Katie is a manipulator and although she appears to be concerned about Seth when she and her friends come to pick him up from school why does he cower. When things get more difficult why does Elle allow him to go home with her even though he is in the custody of a foster family? Why didn’t she call Child Services or check with the guidance staff or Mr. Royal?
Wanting to sell her house she had lockbox outside and the real estate agent could access her house for viewing whenever they were scheduled. But, being interested in Elle and abusive in his mannerisms and ways did not endear her to him so why not fire him? Always taking too long to carry out what she have been done, not thinking things through but finding something that would tell it all, just who created a list of victims? Who was out to eliminate her and Becky her best friend and teacher in the same school? Who killed Ty’s ex-girlfriend, the young girl on the street, Mrs. Marshall and even more?

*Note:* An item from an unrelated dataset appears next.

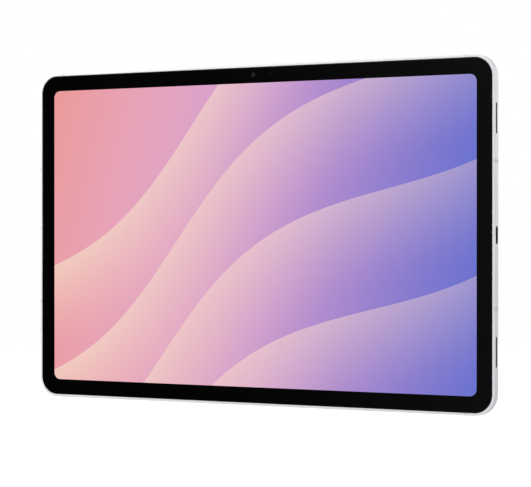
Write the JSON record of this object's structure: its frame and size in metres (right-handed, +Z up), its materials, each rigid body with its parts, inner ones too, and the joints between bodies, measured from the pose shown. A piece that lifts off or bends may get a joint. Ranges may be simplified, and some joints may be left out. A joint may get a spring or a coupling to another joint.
{
  "type": "tablet computer",
  "caption": "Thin aluminium tablet computer with a black-bordered glass front, edge keys, side port, speaker slots, card tray and rear camera.",
  "frame": {"origin": "centre of the flat back face", "axes": "+X along the long side, to the right as seen facing the screen; +Y straight out of the back; +Z up, towards the long edge with the keys. The screen faces -Y and the tablet stands upright."},
  "size_m": [0.2538, 0.0067, 0.1657],
  "materials": {
    "shell": "fine bead-blasted and anodised, satin",
    "camera_trim": "turned, with a polished edge",
    "band": "satin, flush with the metal",
    "front_glass": "clear cover sheet, printed black on the back round the screen",
    "display": "lit colour display under the cover sheet",
    "lens": "coated, dark",
    "diffuser": "ribbed lens over the flash",
    "grille": "etched mesh, black coated",
    "sheet_steel": "pressed and plated",
    "gold": "gold plated",
    "dark_plastic": "fine moulded",
    "adhesive": "foam tape",
    "board": "solder mask",
    "flex": "polyimide film",
    "battery_foil": "laminated pouch foil"
  },
  "bodies": {
    "chassis": {"rear_housing": "shell", "cover_glass": "front_glass", "band_right_upper": "band", "band_right_lower": "band", "band_left_upper": "band", "band_left_lower": "band", "band_top_left": "band", "band_top_right": "band", "band_bottom_left": "band", "band_bottom_right": "band", "port_shell": "sheet_steel", "grille_right_upper": "grille", "grille_right_lower": "grille", "grille_left_upper": "grille", "grille_left_lower": "grille", "rear_camera_ring": "camera_trim", "rear_camera_glass": "lens", "flash_lens": "diffuser", "contact_block": "dark_plastic", "contact_pin_1": "gold", "contact_pin_2": "gold", "contact_pin_3": "gold", "display_gasket": "adhesive", "display_panel": "display", "digitizer_sheet": "flex", "display_flex": "flex", "key_flex": "flex", "volume_up_switch": "sheet_steel", "volume_down_switch": "sheet_steel", "power_switch": "sheet_steel", "microphone": "sheet_steel", "card_reader": "sheet_steel", "port_tongue": "dark_plastic", "speaker_right_upper": "dark_plastic", "speaker_right_lower": "dark_plastic", "speaker_left_upper": "dark_plastic", "speaker_left_lower": "dark_plastic", "rear_camera_module": "dark_plastic", "front_camera": "dark_plastic", "light_sensor": "dark_plastic", "battery_cell_left": "battery_foil", "battery_cell_right": "battery_foil", "battery_board": "board", "main_board": "board", "sub_board": "board", "processor_shield": "sheet_steel", "power_shield": "sheet_steel", "radio_shield": "sheet_steel", "interconnect_flex": "flex", "board_screw_1": "sheet_steel", "board_screw_2": "sheet_steel", "board_screw_3": "sheet_steel", "board_screw_4": "sheet_steel", "board_screw_5": "sheet_steel", "board_screw_6": "sheet_steel"},
    "volume_key": {"volume_key": "shell"},
    "power_key": {"power_key": "shell"},
    "card_tray": {"card_tray": "shell"}
  },
  "joints": [
    {"name": "volume_key_rock", "type": "hinge", "parent": "chassis", "child": "volume_key", "pos_m": [-0.0706, -0.00305, 0.0792], "axis": [0, 1, 0], "range_deg": [-1, 1], "stiffness_Nm_per_rad": 0.6},
    {"name": "power_key_press", "type": "slide", "parent": "chassis", "child": "power_key", "axis": [0, 0, -1], "range_m": [0, 0.00025], "stiffness_N_per_m": 3000},
    {"name": "card_tray_slide", "type": "slide", "parent": "chassis", "child": "card_tray", "axis": [0, 0, 1], "range_m": [0, 0.02]}
  ]
}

When the truth behind the murders comes out and Elle is the next victim and Ty comes to her rescue can he save her? Can she save herself and when surrounded and hunted you won’t believe how she tries to escape? With Rose Evans after her and pleading to get her son back, with Ty hoping to save her and her world coming to a crashing halt, can Elle find a way to stay focused or will she zone out? An ending that is violent, graphically depicted as author Merry Jones brings to light the serious issues of child abuse, sexual abuse, revenge, retribution, redemption, guilt by association, misdirected loyalties, love, family, trust, deceit and the ability of someone or many to not feel anymore and to kill for the pure sake of the desire to inflict pain and for kill for pleasure.
This is because they would have too much understanding and natural respect for life. Hiding in plain sight these murders to this person or persons was nothing more than CHILD’S PLAY!
Fran Lewis: Just reviews/MJ Magazine
I was riveted to this book! Can’t wait for more from Merry Jones!
Thanks, Fran, for a wonderful interview on Blog Talk radio and a thorough review!